THE PROBLEM: Restate the span of lines that starts with the line containing "body_shell();" and ends with the line containing "obj.parent = empty", word for word, including both, with nothing else.
═══ RAW RECORDS ═══
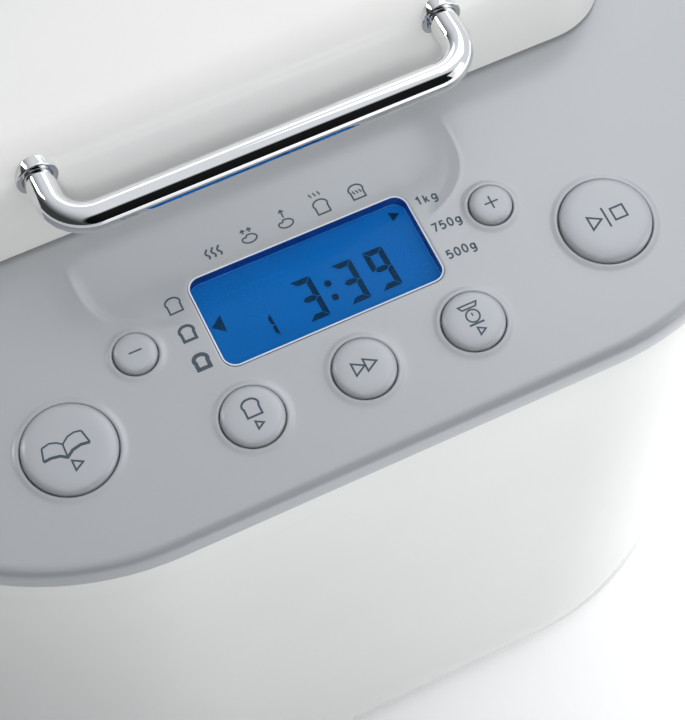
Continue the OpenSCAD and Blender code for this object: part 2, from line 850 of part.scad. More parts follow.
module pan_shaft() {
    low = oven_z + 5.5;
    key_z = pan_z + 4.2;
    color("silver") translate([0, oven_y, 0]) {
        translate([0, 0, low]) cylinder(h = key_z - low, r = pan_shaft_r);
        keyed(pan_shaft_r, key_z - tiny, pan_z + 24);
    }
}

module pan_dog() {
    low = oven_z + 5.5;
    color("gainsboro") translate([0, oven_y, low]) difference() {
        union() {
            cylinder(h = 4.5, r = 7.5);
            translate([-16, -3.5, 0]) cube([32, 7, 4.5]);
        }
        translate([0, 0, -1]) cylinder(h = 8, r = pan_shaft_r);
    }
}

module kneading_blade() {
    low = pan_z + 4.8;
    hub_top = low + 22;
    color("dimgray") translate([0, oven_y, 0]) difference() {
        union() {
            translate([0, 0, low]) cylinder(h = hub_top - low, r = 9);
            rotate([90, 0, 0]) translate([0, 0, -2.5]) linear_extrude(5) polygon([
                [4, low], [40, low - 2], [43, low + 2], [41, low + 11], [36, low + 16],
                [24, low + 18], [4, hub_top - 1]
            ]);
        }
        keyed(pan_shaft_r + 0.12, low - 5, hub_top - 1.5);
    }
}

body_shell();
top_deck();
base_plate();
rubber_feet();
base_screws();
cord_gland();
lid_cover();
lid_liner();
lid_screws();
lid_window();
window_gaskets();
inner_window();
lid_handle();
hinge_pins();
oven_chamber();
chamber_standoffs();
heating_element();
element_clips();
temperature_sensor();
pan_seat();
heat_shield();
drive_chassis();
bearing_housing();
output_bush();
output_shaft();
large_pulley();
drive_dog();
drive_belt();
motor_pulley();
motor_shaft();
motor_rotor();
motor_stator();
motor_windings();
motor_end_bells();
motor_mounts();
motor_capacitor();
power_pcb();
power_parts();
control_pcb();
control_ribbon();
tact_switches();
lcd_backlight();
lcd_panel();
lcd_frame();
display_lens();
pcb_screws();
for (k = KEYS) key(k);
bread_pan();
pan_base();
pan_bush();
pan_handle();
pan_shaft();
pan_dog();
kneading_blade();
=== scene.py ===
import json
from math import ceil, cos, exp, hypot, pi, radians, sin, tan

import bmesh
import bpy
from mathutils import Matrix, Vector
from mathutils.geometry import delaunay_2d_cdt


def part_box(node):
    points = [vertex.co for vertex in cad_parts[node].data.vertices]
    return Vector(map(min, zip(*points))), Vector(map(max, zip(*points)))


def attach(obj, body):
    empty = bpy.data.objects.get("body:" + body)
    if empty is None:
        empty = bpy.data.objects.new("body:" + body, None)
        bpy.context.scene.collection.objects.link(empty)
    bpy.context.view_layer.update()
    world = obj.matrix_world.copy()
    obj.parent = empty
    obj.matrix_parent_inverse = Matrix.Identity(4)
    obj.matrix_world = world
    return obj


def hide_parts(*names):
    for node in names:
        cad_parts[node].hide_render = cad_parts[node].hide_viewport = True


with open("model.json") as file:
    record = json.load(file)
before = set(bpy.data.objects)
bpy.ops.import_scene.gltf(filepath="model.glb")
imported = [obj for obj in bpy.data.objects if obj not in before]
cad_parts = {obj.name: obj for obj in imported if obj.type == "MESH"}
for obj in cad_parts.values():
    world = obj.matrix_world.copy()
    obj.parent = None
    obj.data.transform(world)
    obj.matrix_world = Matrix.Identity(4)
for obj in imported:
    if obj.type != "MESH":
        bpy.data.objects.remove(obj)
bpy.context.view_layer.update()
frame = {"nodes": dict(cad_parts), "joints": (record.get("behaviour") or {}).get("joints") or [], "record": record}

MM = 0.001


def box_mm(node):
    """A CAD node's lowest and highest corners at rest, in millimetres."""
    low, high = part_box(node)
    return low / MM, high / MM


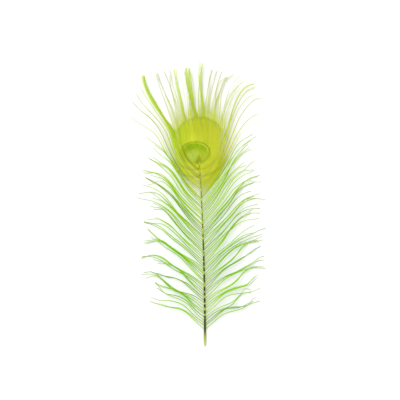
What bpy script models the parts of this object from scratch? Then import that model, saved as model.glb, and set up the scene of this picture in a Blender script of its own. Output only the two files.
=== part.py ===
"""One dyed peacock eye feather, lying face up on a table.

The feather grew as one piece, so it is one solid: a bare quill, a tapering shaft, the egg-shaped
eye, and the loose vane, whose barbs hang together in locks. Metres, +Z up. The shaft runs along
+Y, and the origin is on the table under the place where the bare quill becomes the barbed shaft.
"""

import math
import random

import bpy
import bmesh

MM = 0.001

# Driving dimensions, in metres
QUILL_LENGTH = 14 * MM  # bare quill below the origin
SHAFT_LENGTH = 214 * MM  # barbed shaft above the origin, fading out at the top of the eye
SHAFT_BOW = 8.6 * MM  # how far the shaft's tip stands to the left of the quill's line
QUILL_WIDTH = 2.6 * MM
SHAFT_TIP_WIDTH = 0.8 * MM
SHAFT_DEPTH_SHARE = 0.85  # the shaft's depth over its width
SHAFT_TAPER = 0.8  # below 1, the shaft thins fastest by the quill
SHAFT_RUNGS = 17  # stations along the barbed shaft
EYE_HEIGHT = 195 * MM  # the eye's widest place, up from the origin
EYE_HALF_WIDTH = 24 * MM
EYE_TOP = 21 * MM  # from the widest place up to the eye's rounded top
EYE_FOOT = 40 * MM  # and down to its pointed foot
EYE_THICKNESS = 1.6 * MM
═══
CORRECT RESPONSE:
body_shell();
top_deck();
base_plate();
rubber_feet();
base_screws();
cord_gland();
lid_cover();
lid_liner();
lid_screws();
lid_window();
window_gaskets();
inner_window();
lid_handle();
hinge_pins();
oven_chamber();
chamber_standoffs();
heating_element();
element_clips();
temperature_sensor();
pan_seat();
heat_shield();
drive_chassis();
bearing_housing();
output_bush();
output_shaft();
large_pulley();
drive_dog();
drive_belt();
motor_pulley();
motor_shaft();
motor_rotor();
motor_stator();
motor_windings();
motor_end_bells();
motor_mounts();
motor_capacitor();
power_pcb();
power_parts();
control_pcb();
control_ribbon();
tact_switches();
lcd_backlight();
lcd_panel();
lcd_frame();
display_lens();
pcb_screws();
for (k = KEYS) key(k);
bread_pan();
pan_base();
pan_bush();
pan_handle();
pan_shaft();
pan_dog();
kneading_blade();
=== scene.py ===
import json
from math import ceil, cos, exp, hypot, pi, radians, sin, tan

import bmesh
import bpy
from mathutils import Matrix, Vector
from mathutils.geometry import delaunay_2d_cdt


def part_box(node):
    points = [vertex.co for vertex in cad_parts[node].data.vertices]
    return Vector(map(min, zip(*points))), Vector(map(max, zip(*points)))


def attach(obj, body):
    empty = bpy.data.objects.get("body:" + body)
    if empty is None:
        empty = bpy.data.objects.new("body:" + body, None)
        bpy.context.scene.collection.objects.link(empty)
    bpy.context.view_layer.update()
    world = obj.matrix_world.copy()
    obj.parent = empty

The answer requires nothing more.